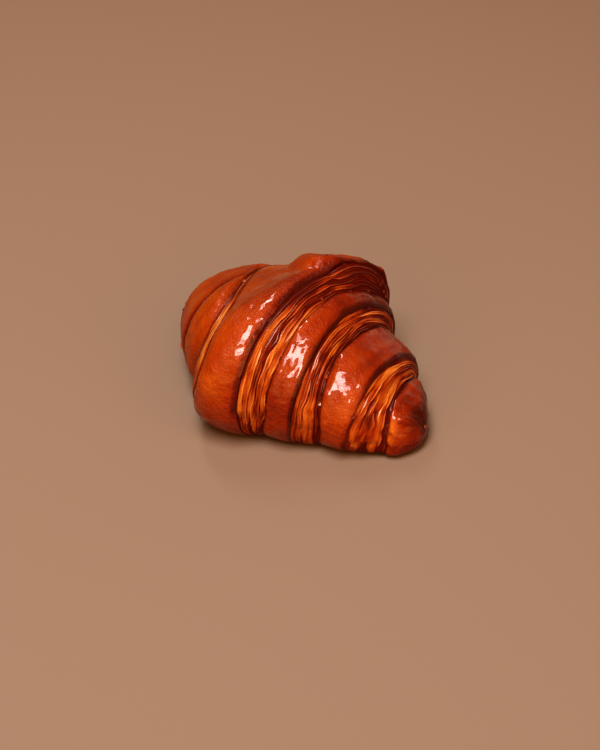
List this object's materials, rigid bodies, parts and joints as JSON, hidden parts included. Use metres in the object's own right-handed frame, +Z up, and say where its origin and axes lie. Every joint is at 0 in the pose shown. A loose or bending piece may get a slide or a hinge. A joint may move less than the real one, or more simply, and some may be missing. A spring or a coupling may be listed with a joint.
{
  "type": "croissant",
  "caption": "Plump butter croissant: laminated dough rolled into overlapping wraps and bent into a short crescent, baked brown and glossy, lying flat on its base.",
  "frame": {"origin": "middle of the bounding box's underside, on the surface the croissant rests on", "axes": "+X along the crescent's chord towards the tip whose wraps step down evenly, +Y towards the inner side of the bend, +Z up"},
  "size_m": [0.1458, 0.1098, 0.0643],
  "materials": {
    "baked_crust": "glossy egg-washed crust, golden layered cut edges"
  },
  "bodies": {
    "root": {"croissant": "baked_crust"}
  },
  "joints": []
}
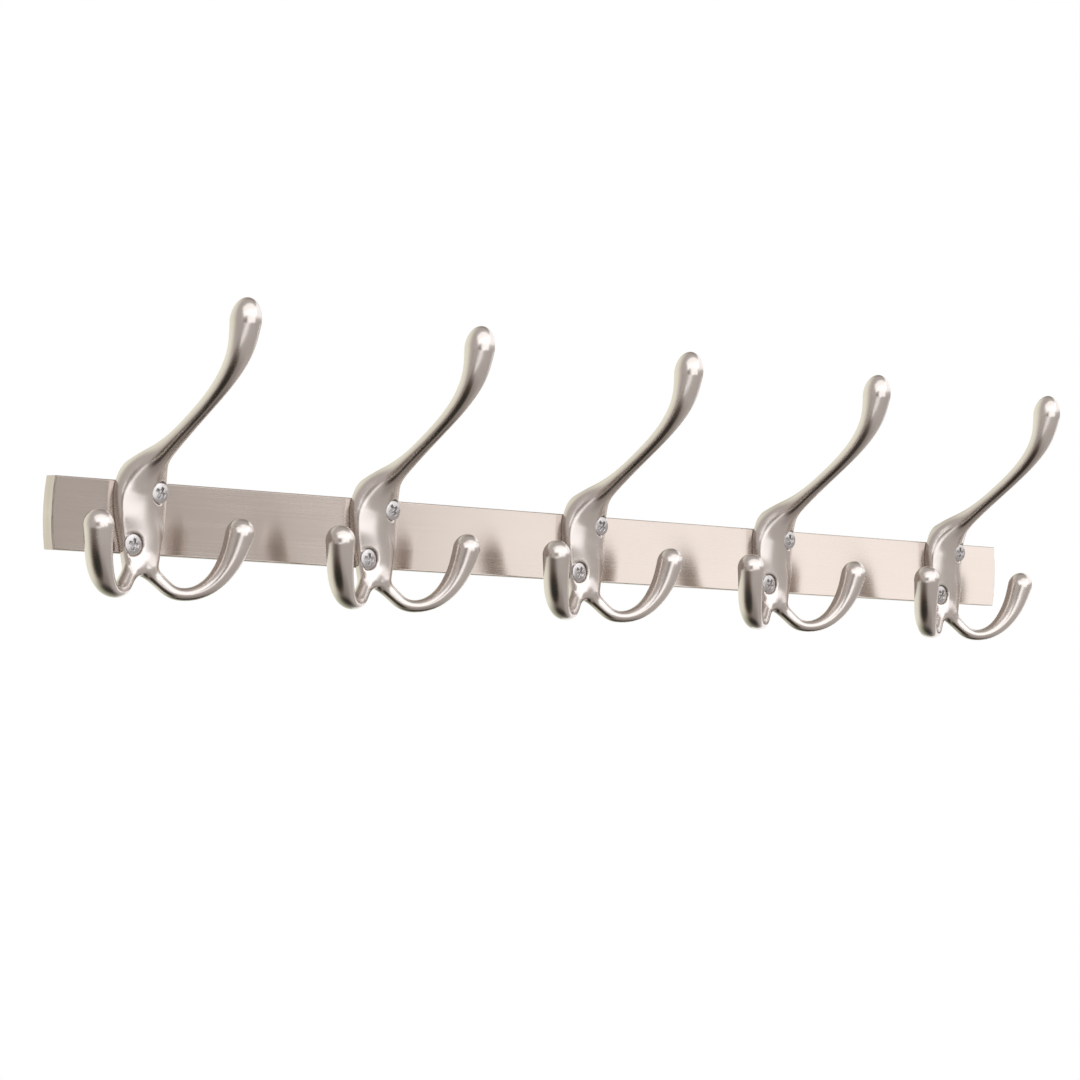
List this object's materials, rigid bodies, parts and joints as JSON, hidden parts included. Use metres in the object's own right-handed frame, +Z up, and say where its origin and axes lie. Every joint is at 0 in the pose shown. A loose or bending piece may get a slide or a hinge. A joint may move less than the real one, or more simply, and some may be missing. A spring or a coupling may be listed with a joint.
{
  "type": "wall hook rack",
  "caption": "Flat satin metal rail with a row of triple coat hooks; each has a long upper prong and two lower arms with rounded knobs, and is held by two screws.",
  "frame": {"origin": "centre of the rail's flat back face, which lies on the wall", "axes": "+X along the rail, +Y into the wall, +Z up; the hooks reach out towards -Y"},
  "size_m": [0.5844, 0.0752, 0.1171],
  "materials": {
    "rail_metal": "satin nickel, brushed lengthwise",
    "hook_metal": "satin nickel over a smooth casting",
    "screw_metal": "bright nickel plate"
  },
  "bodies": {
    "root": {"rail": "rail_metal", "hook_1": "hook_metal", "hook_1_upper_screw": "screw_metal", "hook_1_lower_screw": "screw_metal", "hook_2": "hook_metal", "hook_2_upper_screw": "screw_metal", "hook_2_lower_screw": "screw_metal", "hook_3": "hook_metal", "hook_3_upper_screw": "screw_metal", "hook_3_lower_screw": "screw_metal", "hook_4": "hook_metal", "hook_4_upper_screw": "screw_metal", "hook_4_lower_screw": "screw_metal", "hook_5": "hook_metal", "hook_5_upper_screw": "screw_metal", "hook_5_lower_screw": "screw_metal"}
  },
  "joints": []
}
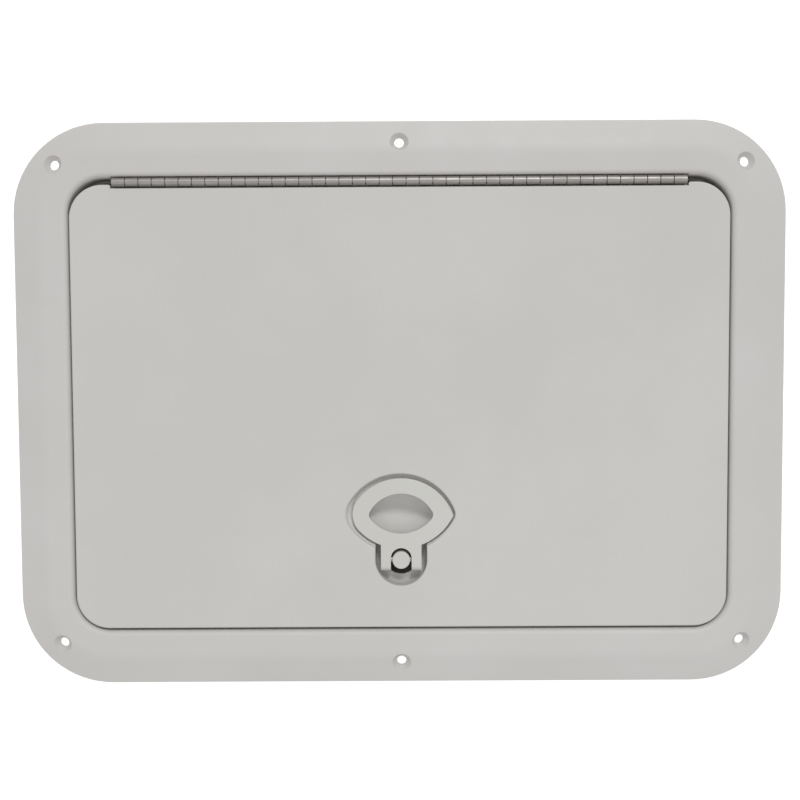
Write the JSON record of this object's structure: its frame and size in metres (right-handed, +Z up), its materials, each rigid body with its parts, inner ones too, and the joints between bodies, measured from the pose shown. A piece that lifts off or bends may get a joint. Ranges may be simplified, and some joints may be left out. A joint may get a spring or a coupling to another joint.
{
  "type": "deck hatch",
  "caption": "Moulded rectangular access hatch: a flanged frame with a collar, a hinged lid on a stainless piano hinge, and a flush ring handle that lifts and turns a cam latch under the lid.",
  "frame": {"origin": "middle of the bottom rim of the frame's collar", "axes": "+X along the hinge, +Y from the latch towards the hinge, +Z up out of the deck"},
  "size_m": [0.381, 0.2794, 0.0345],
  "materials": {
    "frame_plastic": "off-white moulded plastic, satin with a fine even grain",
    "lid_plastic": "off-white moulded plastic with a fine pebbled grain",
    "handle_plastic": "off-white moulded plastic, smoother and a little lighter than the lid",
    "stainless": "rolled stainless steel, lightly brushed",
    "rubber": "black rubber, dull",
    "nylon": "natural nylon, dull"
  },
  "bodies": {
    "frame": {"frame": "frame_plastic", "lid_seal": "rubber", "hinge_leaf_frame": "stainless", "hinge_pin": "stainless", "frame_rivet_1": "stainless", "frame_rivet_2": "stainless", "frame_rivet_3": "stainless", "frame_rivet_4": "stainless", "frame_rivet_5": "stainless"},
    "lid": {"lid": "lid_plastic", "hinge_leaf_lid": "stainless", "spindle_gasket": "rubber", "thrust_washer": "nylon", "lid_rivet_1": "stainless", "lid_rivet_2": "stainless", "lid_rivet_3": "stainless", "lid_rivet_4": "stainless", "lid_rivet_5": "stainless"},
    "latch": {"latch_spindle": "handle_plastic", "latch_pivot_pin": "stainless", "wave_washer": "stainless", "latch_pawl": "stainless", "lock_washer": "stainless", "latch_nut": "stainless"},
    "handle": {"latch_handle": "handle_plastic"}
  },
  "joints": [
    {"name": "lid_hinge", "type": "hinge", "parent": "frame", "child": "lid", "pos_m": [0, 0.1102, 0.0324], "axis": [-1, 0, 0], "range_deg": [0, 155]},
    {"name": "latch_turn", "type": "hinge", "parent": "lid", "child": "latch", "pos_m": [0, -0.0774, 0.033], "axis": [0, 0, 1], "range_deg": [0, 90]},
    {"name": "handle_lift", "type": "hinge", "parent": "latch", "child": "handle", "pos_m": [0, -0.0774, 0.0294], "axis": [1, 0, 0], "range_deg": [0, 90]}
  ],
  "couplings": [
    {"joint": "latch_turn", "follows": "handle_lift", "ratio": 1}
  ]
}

****

▶ EXERCISE
Extract each line from the listing above, please, and repeat it exactly.

▶ WRITTEN REPLY
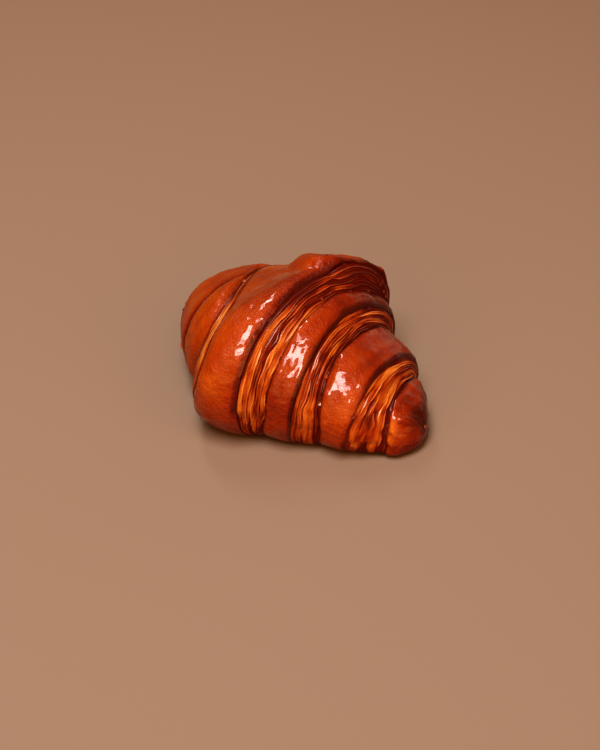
List this object's materials, rigid bodies, parts and joints as JSON, hidden parts included. Use metres in the object's own right-handed frame, +Z up, and say where its origin and axes lie. Every joint is at 0 in the pose shown. A loose or bending piece may get a slide or a hinge. A joint may move less than the real one, or more simply, and some may be missing. A spring or a coupling may be listed with a joint.
{
  "type": "croissant",
  "caption": "Plump butter croissant: laminated dough rolled into overlapping wraps and bent into a short crescent, baked brown and glossy, lying flat on its base.",
  "frame": {"origin": "middle of the bounding box's underside, on the surface the croissant rests on", "axes": "+X along the crescent's chord towards the tip whose wraps step down evenly, +Y towards the inner side of the bend, +Z up"},
  "size_m": [0.1458, 0.1098, 0.0643],
  "materials": {
    "baked_crust": "glossy egg-washed crust, golden layered cut edges"
  },
  "bodies": {
    "root": {"croissant": "baked_crust"}
  },
  "joints": []
}
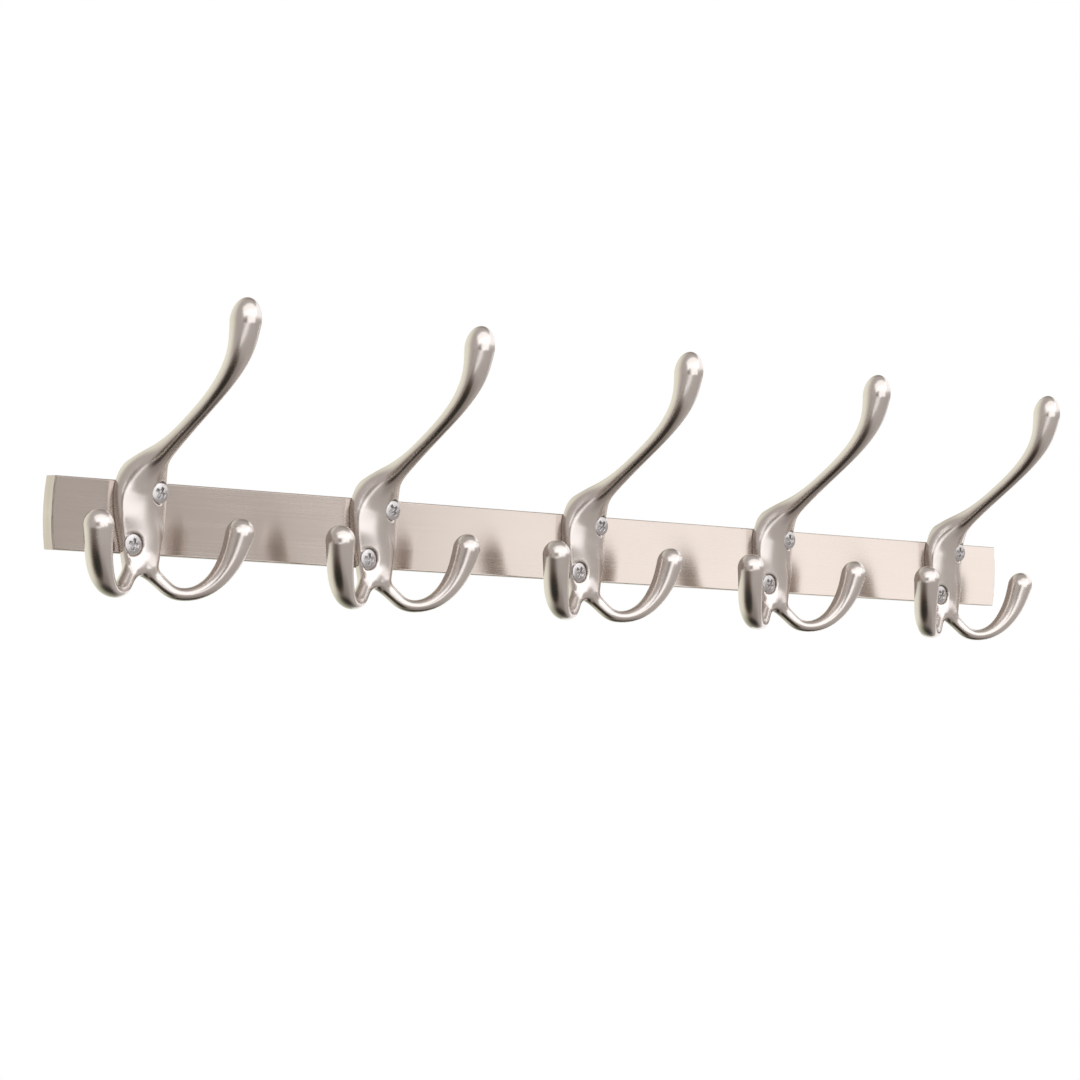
List this object's materials, rigid bodies, parts and joints as JSON, hidden parts included. Use metres in the object's own right-handed frame, +Z up, and say where its origin and axes lie. Every joint is at 0 in the pose shown. A loose or bending piece may get a slide or a hinge. A joint may move less than the real one, or more simply, and some may be missing. A spring or a coupling may be listed with a joint.
{
  "type": "wall hook rack",
  "caption": "Flat satin metal rail with a row of triple coat hooks; each has a long upper prong and two lower arms with rounded knobs, and is held by two screws.",
  "frame": {"origin": "centre of the rail's flat back face, which lies on the wall", "axes": "+X along the rail, +Y into the wall, +Z up; the hooks reach out towards -Y"},
  "size_m": [0.5844, 0.0752, 0.1171],
  "materials": {
    "rail_metal": "satin nickel, brushed lengthwise",
    "hook_metal": "satin nickel over a smooth casting",
    "screw_metal": "bright nickel plate"
  },
  "bodies": {
    "root": {"rail": "rail_metal", "hook_1": "hook_metal", "hook_1_upper_screw": "screw_metal", "hook_1_lower_screw": "screw_metal", "hook_2": "hook_metal", "hook_2_upper_screw": "screw_metal", "hook_2_lower_screw": "screw_metal", "hook_3": "hook_metal", "hook_3_upper_screw": "screw_metal", "hook_3_lower_screw": "screw_metal", "hook_4": "hook_metal", "hook_4_upper_screw": "screw_metal", "hook_4_lower_screw": "screw_metal", "hook_5": "hook_metal", "hook_5_upper_screw": "screw_metal", "hook_5_lower_screw": "screw_metal"}
  },
  "joints": []
}
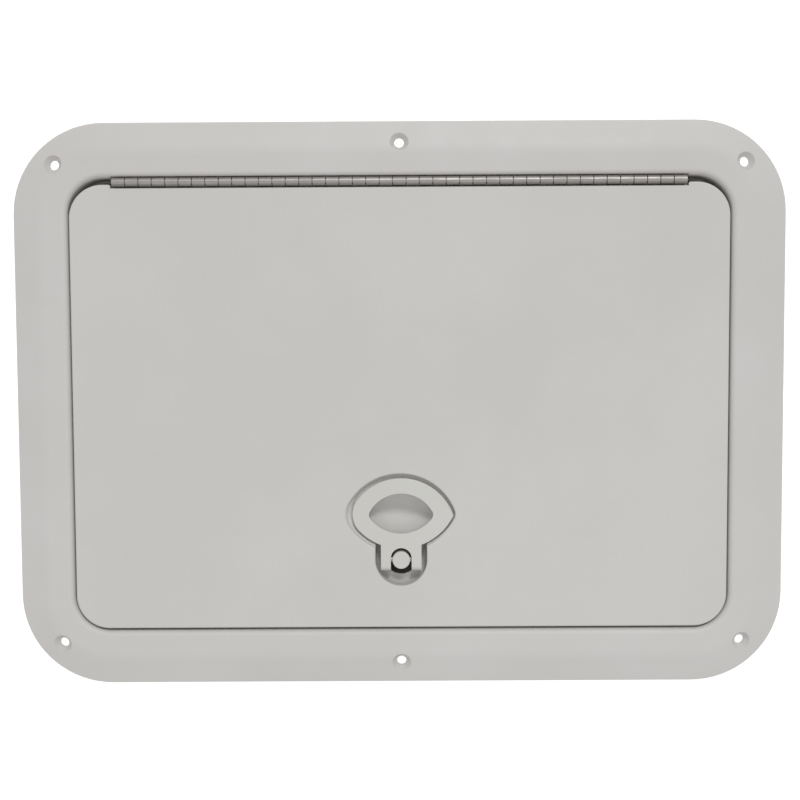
Write the JSON record of this object's structure: its frame and size in metres (right-handed, +Z up), its materials, each rigid body with its parts, inner ones too, and the joints between bodies, measured from the pose shown. A piece that lifts off or bends may get a joint. Ranges may be simplified, and some joints may be left out. A joint may get a spring or a coupling to another joint.
{
  "type": "deck hatch",
  "caption": "Moulded rectangular access hatch: a flanged frame with a collar, a hinged lid on a stainless piano hinge, and a flush ring handle that lifts and turns a cam latch under the lid.",
  "frame": {"origin": "middle of the bottom rim of the frame's collar", "axes": "+X along the hinge, +Y from the latch towards the hinge, +Z up out of the deck"},
  "size_m": [0.381, 0.2794, 0.0345],
  "materials": {
    "frame_plastic": "off-white moulded plastic, satin with a fine even grain",
    "lid_plastic": "off-white moulded plastic with a fine pebbled grain",
    "handle_plastic": "off-white moulded plastic, smoother and a little lighter than the lid",
    "stainless": "rolled stainless steel, lightly brushed",
    "rubber": "black rubber, dull",
    "nylon": "natural nylon, dull"
  },
  "bodies": {
    "frame": {"frame": "frame_plastic", "lid_seal": "rubber", "hinge_leaf_frame": "stainless", "hinge_pin": "stainless", "frame_rivet_1": "stainless", "frame_rivet_2": "stainless", "frame_rivet_3": "stainless", "frame_rivet_4": "stainless", "frame_rivet_5": "stainless"},
    "lid": {"lid": "lid_plastic", "hinge_leaf_lid": "stainless", "spindle_gasket": "rubber", "thrust_washer": "nylon", "lid_rivet_1": "stainless", "lid_rivet_2": "stainless", "lid_rivet_3": "stainless", "lid_rivet_4": "stainless", "lid_rivet_5": "stainless"},
    "latch": {"latch_spindle": "handle_plastic", "latch_pivot_pin": "stainless", "wave_washer": "stainless", "latch_pawl": "stainless", "lock_washer": "stainless", "latch_nut": "stainless"},
    "handle": {"latch_handle": "handle_plastic"}
  },
  "joints": [
    {"name": "lid_hinge", "type": "hinge", "parent": "frame", "child": "lid", "pos_m": [0, 0.1102, 0.0324], "axis": [-1, 0, 0], "range_deg": [0, 155]},
    {"name": "latch_turn", "type": "hinge", "parent": "lid", "child": "latch", "pos_m": [0, -0.0774, 0.033], "axis": [0, 0, 1], "range_deg": [0, 90]},
    {"name": "handle_lift", "type": "hinge", "parent": "latch", "child": "handle", "pos_m": [0, -0.0774, 0.0294], "axis": [1, 0, 0], "range_deg": [0, 90]}
  ],
  "couplings": [
    {"joint": "latch_turn", "follows": "handle_lift", "ratio": 1}
  ]
}